* Begin GIVEN DATA *

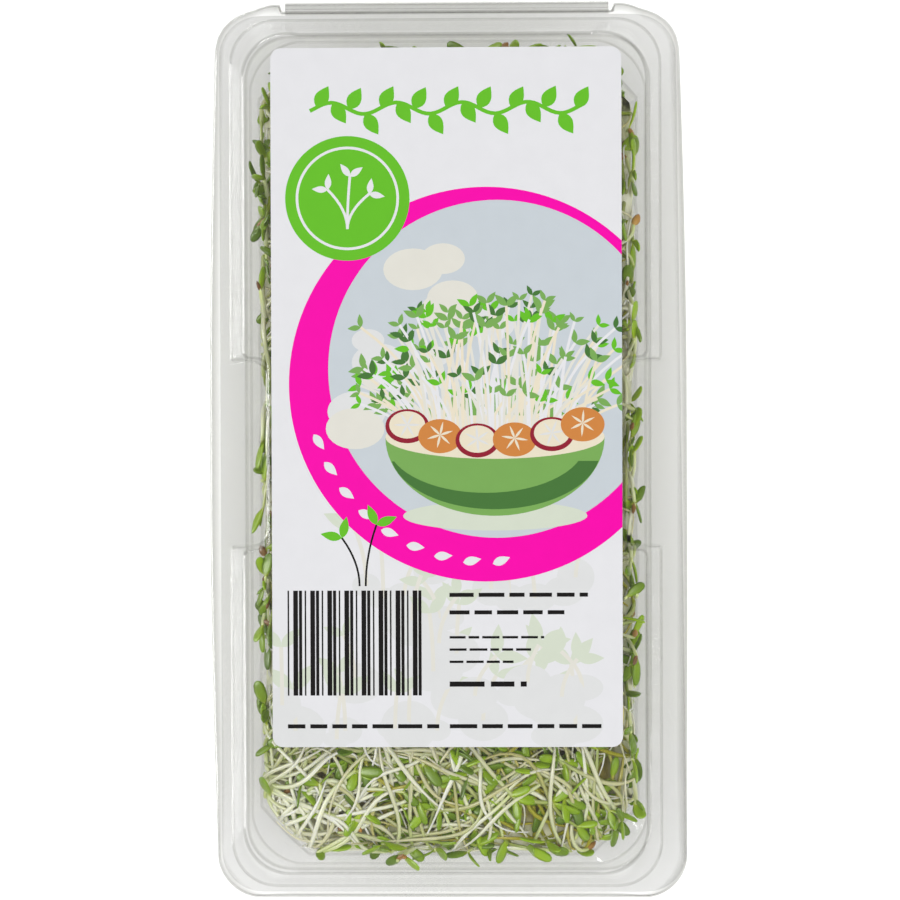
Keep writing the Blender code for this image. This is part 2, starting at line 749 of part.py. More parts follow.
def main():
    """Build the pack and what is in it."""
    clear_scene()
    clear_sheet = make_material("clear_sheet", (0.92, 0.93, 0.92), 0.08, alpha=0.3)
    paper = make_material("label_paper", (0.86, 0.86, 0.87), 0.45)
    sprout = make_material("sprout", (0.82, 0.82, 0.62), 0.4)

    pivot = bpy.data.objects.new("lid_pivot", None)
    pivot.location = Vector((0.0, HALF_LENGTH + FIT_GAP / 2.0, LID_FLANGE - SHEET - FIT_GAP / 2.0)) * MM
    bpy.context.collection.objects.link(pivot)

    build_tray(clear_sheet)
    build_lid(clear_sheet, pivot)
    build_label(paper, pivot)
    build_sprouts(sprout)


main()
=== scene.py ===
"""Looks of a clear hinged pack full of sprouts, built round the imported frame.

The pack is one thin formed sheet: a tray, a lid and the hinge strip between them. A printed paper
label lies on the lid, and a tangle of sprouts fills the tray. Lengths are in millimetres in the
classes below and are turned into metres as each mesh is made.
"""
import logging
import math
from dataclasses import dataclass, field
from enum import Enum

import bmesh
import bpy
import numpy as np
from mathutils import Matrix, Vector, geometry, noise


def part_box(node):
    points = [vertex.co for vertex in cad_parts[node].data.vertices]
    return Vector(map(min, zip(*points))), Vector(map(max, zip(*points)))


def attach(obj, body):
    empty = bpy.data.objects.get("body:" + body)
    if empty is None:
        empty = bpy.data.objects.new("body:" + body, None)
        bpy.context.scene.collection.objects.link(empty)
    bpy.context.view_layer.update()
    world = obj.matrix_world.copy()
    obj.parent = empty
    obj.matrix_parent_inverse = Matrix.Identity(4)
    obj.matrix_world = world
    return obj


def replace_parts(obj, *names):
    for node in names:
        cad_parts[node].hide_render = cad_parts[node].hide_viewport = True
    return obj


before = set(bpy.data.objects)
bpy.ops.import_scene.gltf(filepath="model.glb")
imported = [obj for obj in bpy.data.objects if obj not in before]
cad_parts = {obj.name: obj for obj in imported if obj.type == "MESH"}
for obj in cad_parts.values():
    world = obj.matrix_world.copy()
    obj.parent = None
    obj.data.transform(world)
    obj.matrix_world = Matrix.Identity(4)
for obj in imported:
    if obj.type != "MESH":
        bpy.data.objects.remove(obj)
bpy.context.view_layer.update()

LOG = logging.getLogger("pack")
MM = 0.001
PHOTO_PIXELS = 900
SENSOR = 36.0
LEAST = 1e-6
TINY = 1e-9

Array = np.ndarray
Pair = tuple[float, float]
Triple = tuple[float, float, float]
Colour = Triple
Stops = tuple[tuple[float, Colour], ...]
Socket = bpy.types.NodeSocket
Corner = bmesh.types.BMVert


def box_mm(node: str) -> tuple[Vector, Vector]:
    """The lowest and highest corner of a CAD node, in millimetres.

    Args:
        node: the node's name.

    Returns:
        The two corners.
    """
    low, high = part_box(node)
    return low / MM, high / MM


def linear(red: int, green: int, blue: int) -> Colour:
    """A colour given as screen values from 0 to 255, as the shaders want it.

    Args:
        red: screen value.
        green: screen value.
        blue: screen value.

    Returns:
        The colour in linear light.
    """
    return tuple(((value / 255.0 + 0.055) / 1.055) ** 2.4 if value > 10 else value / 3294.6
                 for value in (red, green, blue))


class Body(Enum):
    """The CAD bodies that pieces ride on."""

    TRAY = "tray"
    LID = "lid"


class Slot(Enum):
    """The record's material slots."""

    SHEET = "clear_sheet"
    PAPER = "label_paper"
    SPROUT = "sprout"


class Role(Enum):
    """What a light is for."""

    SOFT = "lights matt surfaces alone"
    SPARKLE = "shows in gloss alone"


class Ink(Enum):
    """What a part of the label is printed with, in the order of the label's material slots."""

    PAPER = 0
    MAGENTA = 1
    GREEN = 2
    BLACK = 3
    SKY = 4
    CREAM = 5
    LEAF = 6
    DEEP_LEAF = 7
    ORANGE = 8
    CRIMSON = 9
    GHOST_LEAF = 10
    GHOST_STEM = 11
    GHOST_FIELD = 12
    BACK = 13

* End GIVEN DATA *
* Begin GIVEN DATA *

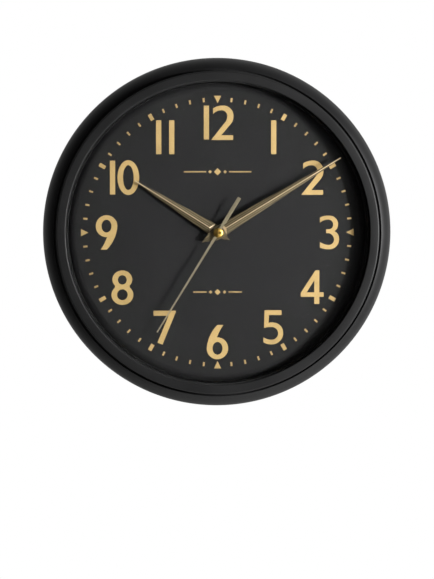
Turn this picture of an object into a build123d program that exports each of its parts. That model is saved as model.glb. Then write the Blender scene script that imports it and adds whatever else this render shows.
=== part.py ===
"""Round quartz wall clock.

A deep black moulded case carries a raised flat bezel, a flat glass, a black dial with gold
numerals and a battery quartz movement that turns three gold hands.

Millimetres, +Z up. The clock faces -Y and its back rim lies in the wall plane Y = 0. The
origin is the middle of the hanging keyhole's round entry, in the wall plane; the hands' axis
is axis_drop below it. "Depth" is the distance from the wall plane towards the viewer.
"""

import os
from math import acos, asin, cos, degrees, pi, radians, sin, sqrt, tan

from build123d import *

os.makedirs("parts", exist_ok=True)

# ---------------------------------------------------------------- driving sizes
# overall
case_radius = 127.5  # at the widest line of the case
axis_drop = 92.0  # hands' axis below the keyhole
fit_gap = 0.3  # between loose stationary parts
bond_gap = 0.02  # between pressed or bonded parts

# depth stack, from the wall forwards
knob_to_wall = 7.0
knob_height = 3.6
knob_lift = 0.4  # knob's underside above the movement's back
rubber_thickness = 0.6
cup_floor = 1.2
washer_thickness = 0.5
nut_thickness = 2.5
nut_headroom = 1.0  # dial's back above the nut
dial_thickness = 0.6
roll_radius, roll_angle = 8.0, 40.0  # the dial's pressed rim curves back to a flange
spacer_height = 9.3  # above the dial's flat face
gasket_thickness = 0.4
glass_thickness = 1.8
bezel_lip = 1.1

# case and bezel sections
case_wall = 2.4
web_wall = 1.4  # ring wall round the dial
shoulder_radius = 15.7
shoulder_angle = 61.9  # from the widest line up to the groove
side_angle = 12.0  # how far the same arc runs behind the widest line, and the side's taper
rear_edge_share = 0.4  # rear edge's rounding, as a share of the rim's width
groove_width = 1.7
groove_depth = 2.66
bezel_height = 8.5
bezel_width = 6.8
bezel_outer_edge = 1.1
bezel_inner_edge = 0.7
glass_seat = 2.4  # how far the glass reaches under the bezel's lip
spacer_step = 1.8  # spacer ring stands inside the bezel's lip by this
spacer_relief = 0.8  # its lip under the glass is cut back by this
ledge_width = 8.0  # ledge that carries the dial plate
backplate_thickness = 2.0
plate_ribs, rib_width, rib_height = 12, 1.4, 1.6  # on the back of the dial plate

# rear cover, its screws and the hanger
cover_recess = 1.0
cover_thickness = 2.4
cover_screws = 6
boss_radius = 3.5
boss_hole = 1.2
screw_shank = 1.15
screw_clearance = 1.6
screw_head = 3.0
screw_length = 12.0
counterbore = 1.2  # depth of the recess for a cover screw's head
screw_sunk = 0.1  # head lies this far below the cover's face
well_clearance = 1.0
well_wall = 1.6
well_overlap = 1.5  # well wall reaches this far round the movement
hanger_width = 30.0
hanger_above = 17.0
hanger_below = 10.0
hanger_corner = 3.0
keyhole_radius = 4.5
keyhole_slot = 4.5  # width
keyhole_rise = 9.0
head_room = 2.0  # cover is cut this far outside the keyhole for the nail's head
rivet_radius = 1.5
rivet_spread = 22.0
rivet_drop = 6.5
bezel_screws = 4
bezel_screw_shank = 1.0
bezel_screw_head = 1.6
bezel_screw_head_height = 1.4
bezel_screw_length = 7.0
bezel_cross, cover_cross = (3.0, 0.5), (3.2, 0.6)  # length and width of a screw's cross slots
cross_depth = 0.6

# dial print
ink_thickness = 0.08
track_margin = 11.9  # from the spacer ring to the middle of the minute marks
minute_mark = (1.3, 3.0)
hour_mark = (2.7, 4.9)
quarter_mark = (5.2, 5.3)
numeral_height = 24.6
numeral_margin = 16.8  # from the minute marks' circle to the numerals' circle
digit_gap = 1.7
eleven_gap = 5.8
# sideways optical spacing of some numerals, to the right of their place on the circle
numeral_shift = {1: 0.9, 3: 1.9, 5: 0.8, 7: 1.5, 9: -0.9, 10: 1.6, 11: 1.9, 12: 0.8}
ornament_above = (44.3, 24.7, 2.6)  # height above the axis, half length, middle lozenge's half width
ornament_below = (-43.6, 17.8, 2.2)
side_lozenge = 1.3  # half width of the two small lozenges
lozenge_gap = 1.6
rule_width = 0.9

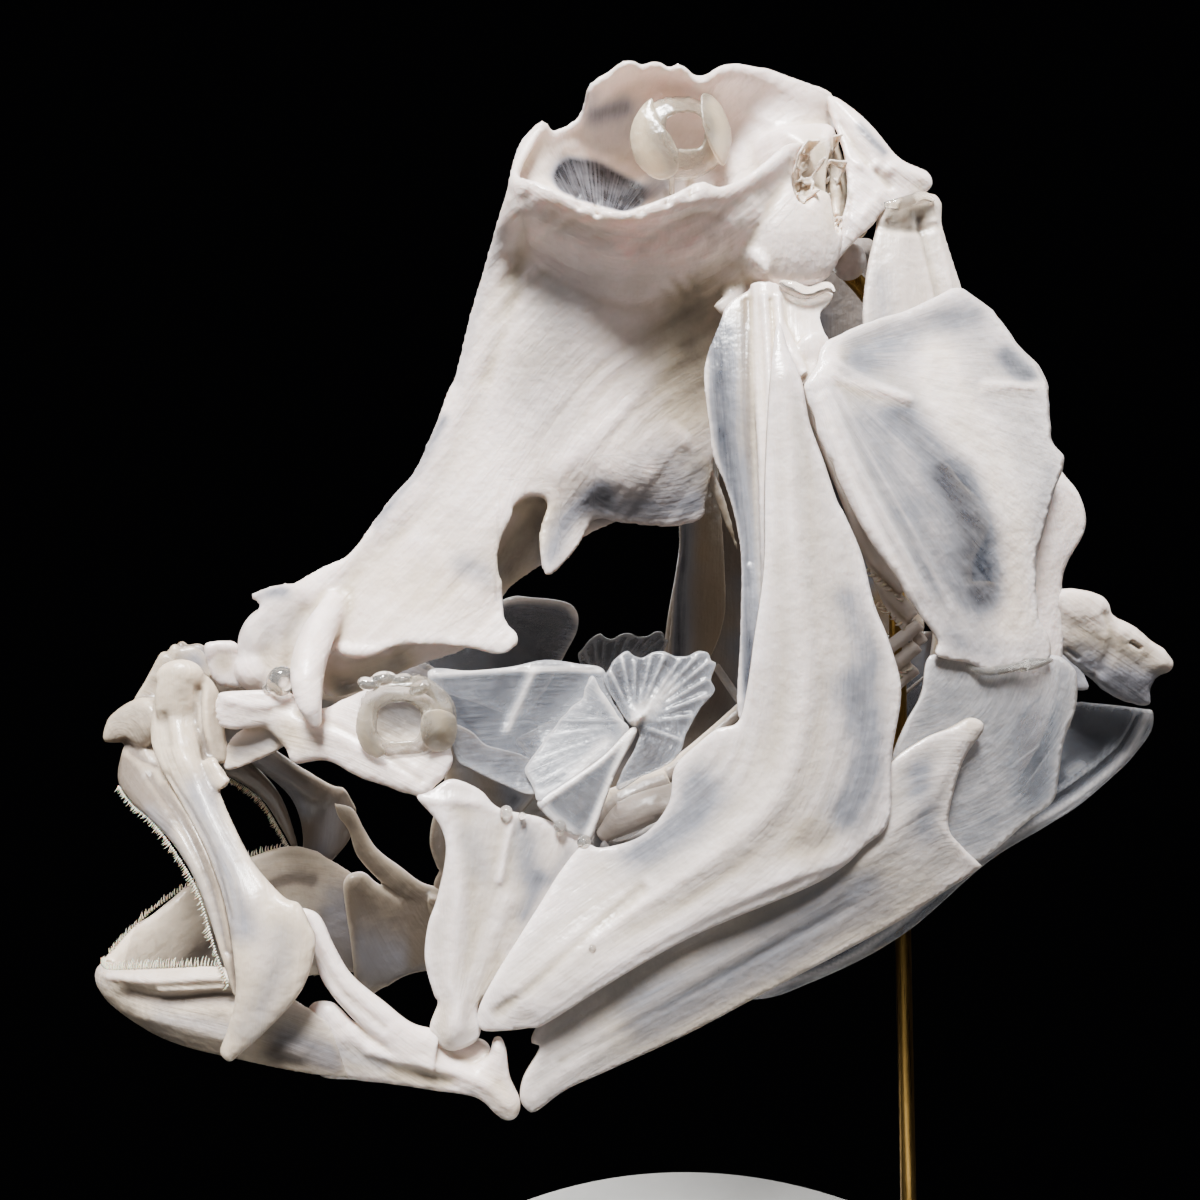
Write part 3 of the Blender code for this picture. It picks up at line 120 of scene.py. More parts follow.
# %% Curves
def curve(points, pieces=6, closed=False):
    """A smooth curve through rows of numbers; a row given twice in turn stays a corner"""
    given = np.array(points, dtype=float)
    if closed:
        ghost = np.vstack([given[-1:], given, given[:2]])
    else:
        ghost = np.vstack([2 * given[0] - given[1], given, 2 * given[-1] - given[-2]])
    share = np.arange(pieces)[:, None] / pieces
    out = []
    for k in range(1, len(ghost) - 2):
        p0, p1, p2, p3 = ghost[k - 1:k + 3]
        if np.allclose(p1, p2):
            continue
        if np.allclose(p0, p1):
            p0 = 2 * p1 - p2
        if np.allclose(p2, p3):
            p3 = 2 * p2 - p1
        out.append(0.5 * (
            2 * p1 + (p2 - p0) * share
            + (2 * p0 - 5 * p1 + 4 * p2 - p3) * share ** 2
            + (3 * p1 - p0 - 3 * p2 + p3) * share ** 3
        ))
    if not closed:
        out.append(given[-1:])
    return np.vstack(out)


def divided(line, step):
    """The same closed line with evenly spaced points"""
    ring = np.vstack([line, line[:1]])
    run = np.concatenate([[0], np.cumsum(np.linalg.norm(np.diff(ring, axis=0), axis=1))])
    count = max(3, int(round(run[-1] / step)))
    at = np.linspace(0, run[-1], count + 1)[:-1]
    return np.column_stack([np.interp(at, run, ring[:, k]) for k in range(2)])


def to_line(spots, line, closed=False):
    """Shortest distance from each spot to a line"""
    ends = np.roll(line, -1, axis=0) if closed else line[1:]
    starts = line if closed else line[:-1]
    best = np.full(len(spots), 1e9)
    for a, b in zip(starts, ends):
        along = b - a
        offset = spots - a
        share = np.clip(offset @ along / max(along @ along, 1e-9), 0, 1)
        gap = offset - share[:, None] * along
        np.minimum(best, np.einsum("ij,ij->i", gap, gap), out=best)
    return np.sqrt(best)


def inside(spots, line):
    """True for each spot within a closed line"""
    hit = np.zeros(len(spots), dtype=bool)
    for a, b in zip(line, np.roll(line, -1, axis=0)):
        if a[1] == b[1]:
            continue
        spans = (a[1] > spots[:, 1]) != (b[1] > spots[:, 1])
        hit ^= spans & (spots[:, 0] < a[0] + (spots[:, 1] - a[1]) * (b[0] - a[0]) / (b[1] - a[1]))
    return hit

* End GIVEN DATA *

WHAT YOU WILL DO >> Extract from the records above the lines from the one containing "build_tray(clear_sheet)" to the one containing "obj.data.transform(world)", both lines included, exactly as they appear and with nothing else.

IN RESPONSE >>
    build_tray(clear_sheet)
    build_lid(clear_sheet, pivot)
    build_label(paper, pivot)
    build_sprouts(sprout)


main()
=== scene.py ===
"""Looks of a clear hinged pack full of sprouts, built round the imported frame.

The pack is one thin formed sheet: a tray, a lid and the hinge strip between them. A printed paper
label lies on the lid, and a tangle of sprouts fills the tray. Lengths are in millimetres in the
classes below and are turned into metres as each mesh is made.
"""
import logging
import math
from dataclasses import dataclass, field
from enum import Enum

import bmesh
import bpy
import numpy as np
from mathutils import Matrix, Vector, geometry, noise


def part_box(node):
    points = [vertex.co for vertex in cad_parts[node].data.vertices]
    return Vector(map(min, zip(*points))), Vector(map(max, zip(*points)))


def attach(obj, body):
    empty = bpy.data.objects.get("body:" + body)
    if empty is None:
        empty = bpy.data.objects.new("body:" + body, None)
        bpy.context.scene.collection.objects.link(empty)
    bpy.context.view_layer.update()
    world = obj.matrix_world.copy()
    obj.parent = empty
    obj.matrix_parent_inverse = Matrix.Identity(4)
    obj.matrix_world = world
    return obj


def replace_parts(obj, *names):
    for node in names:
        cad_parts[node].hide_render = cad_parts[node].hide_viewport = True
    return obj


before = set(bpy.data.objects)
bpy.ops.import_scene.gltf(filepath="model.glb")
imported = [obj for obj in bpy.data.objects if obj not in before]
cad_parts = {obj.name: obj for obj in imported if obj.type == "MESH"}
for obj in cad_parts.values():
    world = obj.matrix_world.copy()
    obj.parent = None
    obj.data.transform(world)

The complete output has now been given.